TASK TO CARRY OUT — Your task is to print all of the material verbatim.

GIVEN DATA —
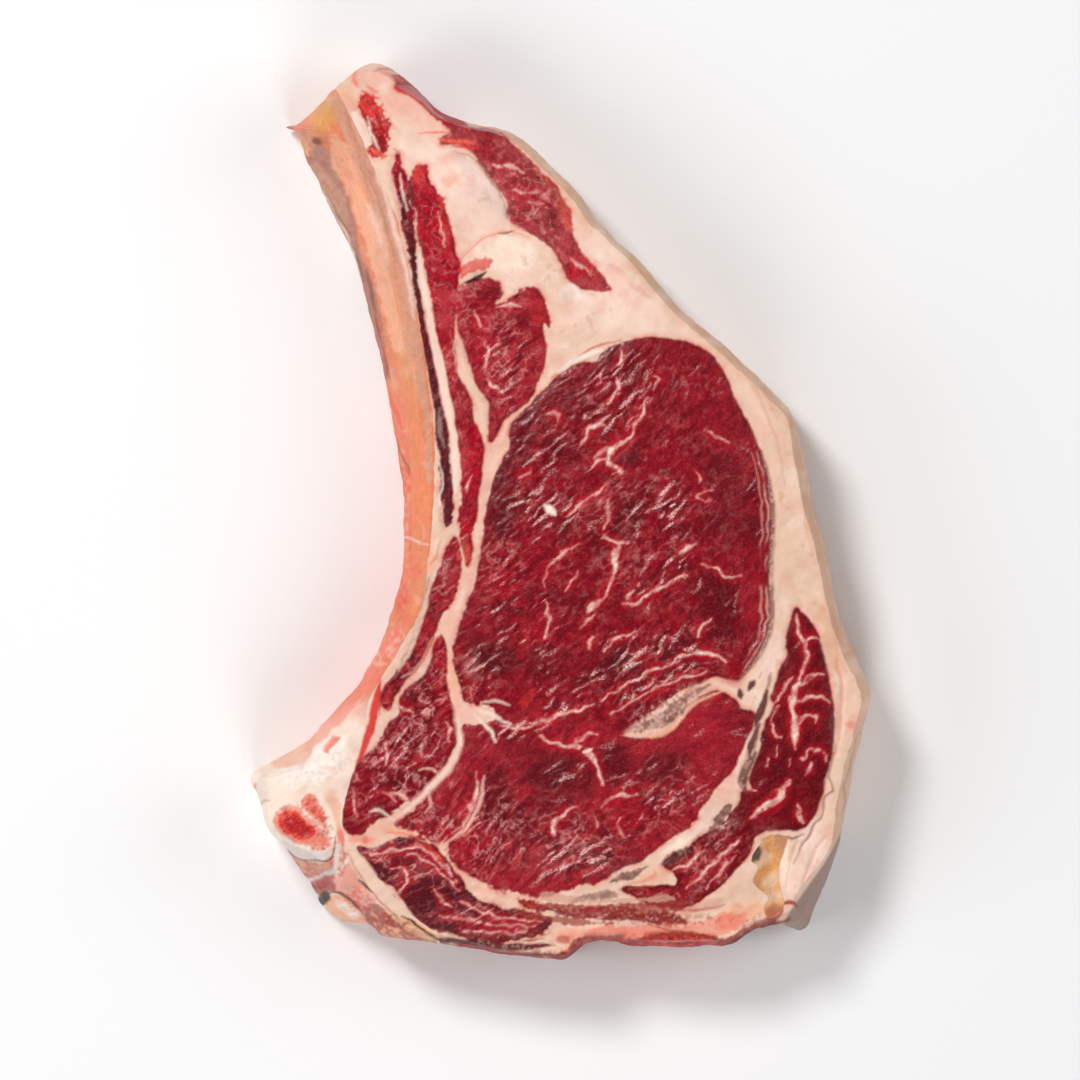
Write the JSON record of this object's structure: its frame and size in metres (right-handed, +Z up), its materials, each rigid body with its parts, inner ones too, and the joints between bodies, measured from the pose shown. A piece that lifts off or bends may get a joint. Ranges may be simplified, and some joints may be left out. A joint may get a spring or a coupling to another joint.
{
  "type": "bone-in rib steak",
  "caption": "Raw bone-in rib steak lying on its flat cut face, with a curved rib along one side, lean muscles, marbling and a web of fat.",
  "frame": {"origin": "on the surface that the steak lies on, under the middle of its bounding box", "axes": "+X towards the back fat, +Y towards the sawn tip of the rib, +Z up through the thickness"},
  "size_m": [0.1886, 0.2732, 0.0383],
  "materials": {
    "lean": "moist raw red meat with short fibres, fine pale marbling and small wet glints",
    "dark_lean": "moist dark maroon meat with pale streaks",
    "fat": "firm cream to pale pink fat with faint smears and a soft satin sheen",
    "bone": "moist peach to orange membrane over bone, with pale and blood-red streaks",
    "cartilage": "smooth milky cartilage and gristle",
    "marrow": "sawn spongy bone, red and finely speckled",
    "ligament": "golden yellow elastic ligament, slightly translucent"
  },
  "bodies": {
    "root": {"rib_bone": "bone", "chine_bone": "cartilage", "marrow": "marrow", "tendon": "cartilage", "back_strap": "ligament", "eye_muscle": "lean", "under_muscle": "lean", "cap_muscle": "lean", "corner_muscle": "lean", "bottom_muscle": "dark_lean", "upper_muscle": "lean", "rib_strip": "lean", "lower_rib_strip": "dark_lean", "dark_strip": "dark_lean", "end_muscle": "lean", "top_strip": "lean", "bottom_strip": "lean", "edge_strip": "lean", "fat": "fat"}
  },
  "joints": []
}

IN RESPONSE —
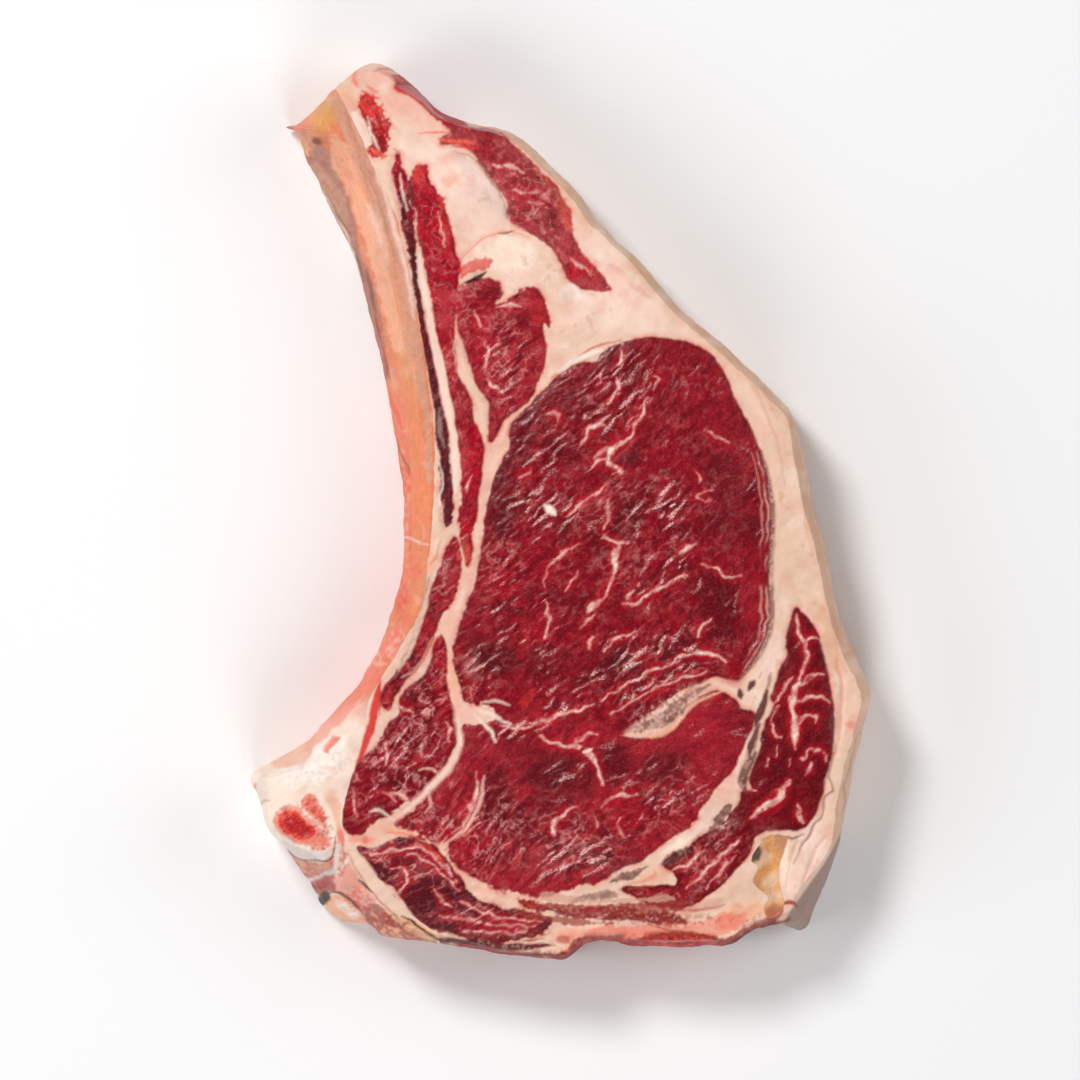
Write the JSON record of this object's structure: its frame and size in metres (right-handed, +Z up), its materials, each rigid body with its parts, inner ones too, and the joints between bodies, measured from the pose shown. A piece that lifts off or bends may get a joint. Ranges may be simplified, and some joints may be left out. A joint may get a spring or a coupling to another joint.
{
  "type": "bone-in rib steak",
  "caption": "Raw bone-in rib steak lying on its flat cut face, with a curved rib along one side, lean muscles, marbling and a web of fat.",
  "frame": {"origin": "on the surface that the steak lies on, under the middle of its bounding box", "axes": "+X towards the back fat, +Y towards the sawn tip of the rib, +Z up through the thickness"},
  "size_m": [0.1886, 0.2732, 0.0383],
  "materials": {
    "lean": "moist raw red meat with short fibres, fine pale marbling and small wet glints",
    "dark_lean": "moist dark maroon meat with pale streaks",
    "fat": "firm cream to pale pink fat with faint smears and a soft satin sheen",
    "bone": "moist peach to orange membrane over bone, with pale and blood-red streaks",
    "cartilage": "smooth milky cartilage and gristle",
    "marrow": "sawn spongy bone, red and finely speckled",
    "ligament": "golden yellow elastic ligament, slightly translucent"
  },
  "bodies": {
    "root": {"rib_bone": "bone", "chine_bone": "cartilage", "marrow": "marrow", "tendon": "cartilage", "back_strap": "ligament", "eye_muscle": "lean", "under_muscle": "lean", "cap_muscle": "lean", "corner_muscle": "lean", "bottom_muscle": "dark_lean", "upper_muscle": "lean", "rib_strip": "lean", "lower_rib_strip": "dark_lean", "dark_strip": "dark_lean", "end_muscle": "lean", "top_strip": "lean", "bottom_strip": "lean", "edge_strip": "lean", "fat": "fat"}
  },
  "joints": []
}